Psychedelic pop music was “Good Vibrations” (Beach Boys), and “Eight Miles High” (Byrds). Just the band names alone were pop - The Monkees, Bee Gees, The Lovin’ Spoonful, and The Association all had pop hits. Do you believe in magic and if so, are you a daydream believer? Along comes Mary and that is something to cherish. Okay, putting songs together to make silly sentences is a pop hangover if you will. I’ll stop, maybe, how can I be sure in a world that’s constantly changing?
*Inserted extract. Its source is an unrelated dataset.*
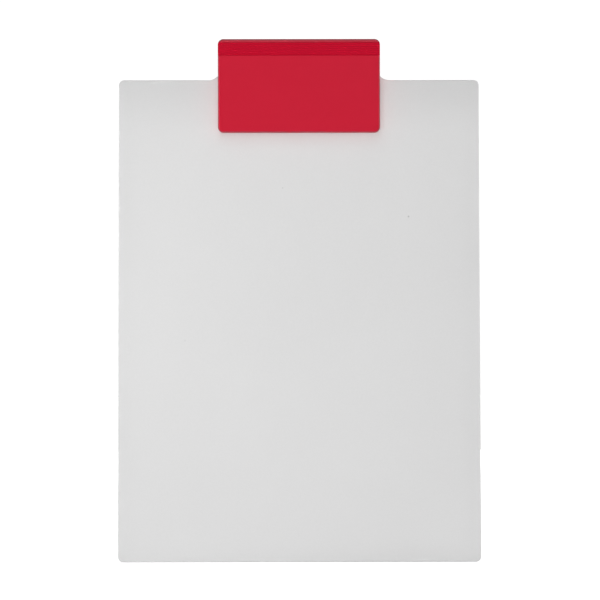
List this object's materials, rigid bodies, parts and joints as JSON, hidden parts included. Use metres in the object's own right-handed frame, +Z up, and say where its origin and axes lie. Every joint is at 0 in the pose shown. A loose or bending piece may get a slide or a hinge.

Now is probably a good time to mention the great accumulation of the 60’s culture which was 1969. Not only could you get anything you want at Alice’s restaurant, but the summer of peace and love rocked at the Woodstock festival 1969. I was a student at the University of Minnesota at the time. One of my roommates was actually living in a commune, but had to keep up appearances as a roommate for the establishment. Deciding whether to split and cruise to Woodstock which was a fairly long drive from Minnesota was the biggest decision I had to make. To go or not to go. I passed and had to settle for hearing about it from my friends who did go. Oh well, I still had the Triangle Bar on the left bank of the campus. Bobby Zimmerman (aka Bob Dylan) used to pay there before my time, but at least his vibes lingered. Anyways, the Woodstock festival was a historical event that defined the counter-culture revolution. The original Woodstock poster designed by David Edward Byrd is my featured image (wikimedia commons). It’s truly amazing.
1969 psychedelic music really ventured from “Honky Tonk Women” (Rolling Stones) to a futuristic scare “In the Year 2525” (Zager & Evans), to “Bad Moon Rising” (Credence Clearwater Revival). Gimme, gimme the honky tonk blues.